Action: secretsmanager:GetSecretValue
Resource:
- arn:aws:secretsmanager:#{AWS::Region}:#{AWS::AccountId}:secret:cirrus-creds-*
Some buckets require credentials for access (such as those using KMS
encryption). The underlying cirrus-lib
utility functions for accessing S3
objects implicitly supports accessing all secrets named like
cirrus-creds-<bucket_name>
to get and use credentials as requred for
accessing such buckets. An IAM statement like this one allows this Cirrus
component access to any such secrets as needed.
Python dependencies
Cirrus uses a Serverless plugin serverless-python-requirements to bundle any
necessary Python dependencies into the Lambda deployment zip file when
packaging. Unlike the stock plugin, however, Cirrus does not use a
requirements.txt
file for dependency specifiction. Instead, Cirrus supports
a list of all requirements under lambda.pythonRequirements.include
.
The items in that list support the normal requirements.txt
file format and
all version specification operators/options.

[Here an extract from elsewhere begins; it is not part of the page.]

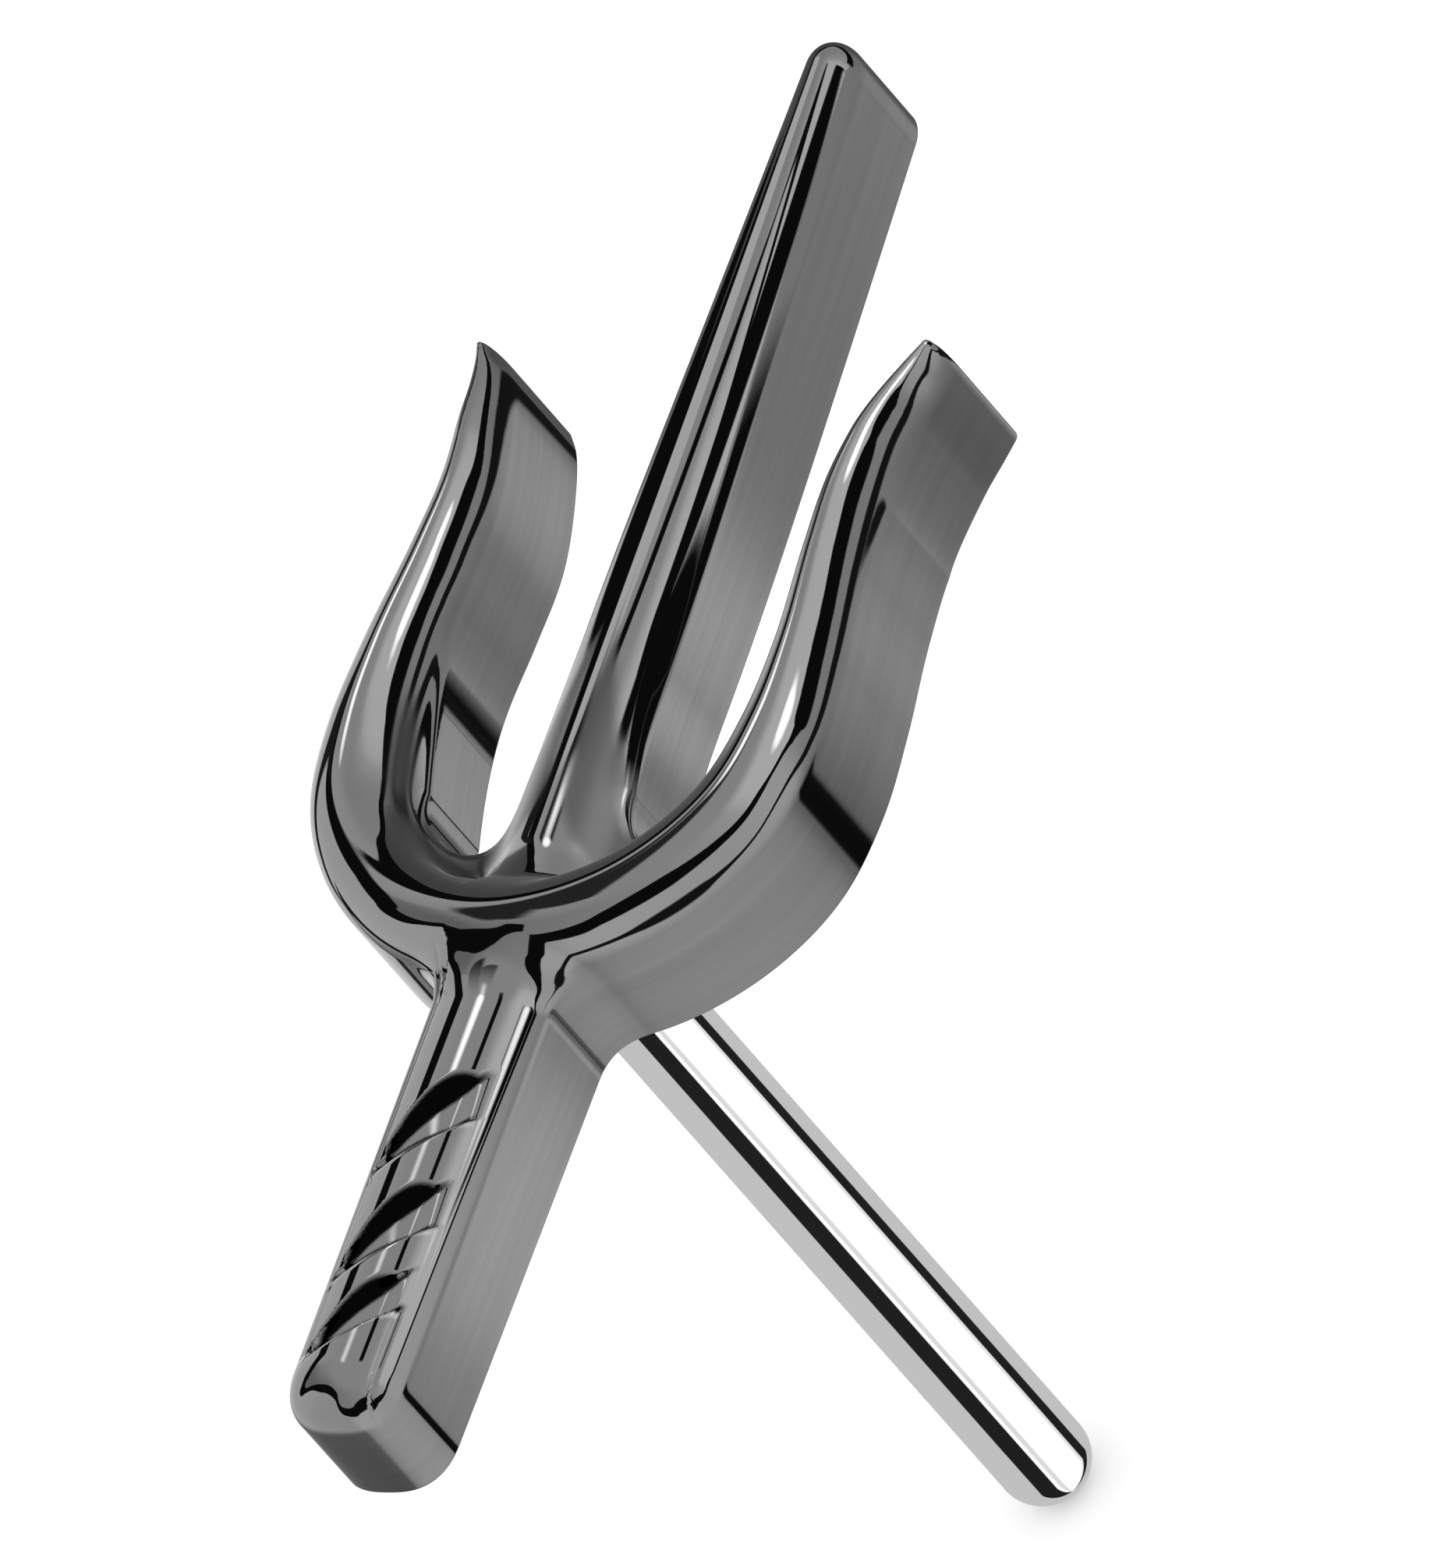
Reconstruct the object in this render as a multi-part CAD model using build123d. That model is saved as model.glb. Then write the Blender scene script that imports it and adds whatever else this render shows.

Global requirements supported by all Lambda components are supported via
configuration in the cirrus.yml
file under
custom.pythonRequirements.include
, but using this mechanism is highly
discouraged in favor of explicitly listing pinned requirements for every Lambda
component, as required.
Note that a dependency specification for cirrus-lib
is injected into every
Lambda. Cirrus does this by updating each Lambda component’s requirements list
with the cirrus-lib
requirements. cirrus-lib
itself is copied into each
Lambda deployment zip from the version installed to the current Python
environment.
Different module/handler names
Serverless function definitions require the specification of a handler
property to set the Lambda entry point module and function. Indeed, if
lambda.handler
is set, that value will be used to set the Lambda entry point.
However, Cirrus does not require this parameter to be specified, and will
instead default it to lambda_function.lambda_handler
, in line with AWS
convention and the expected handler file name.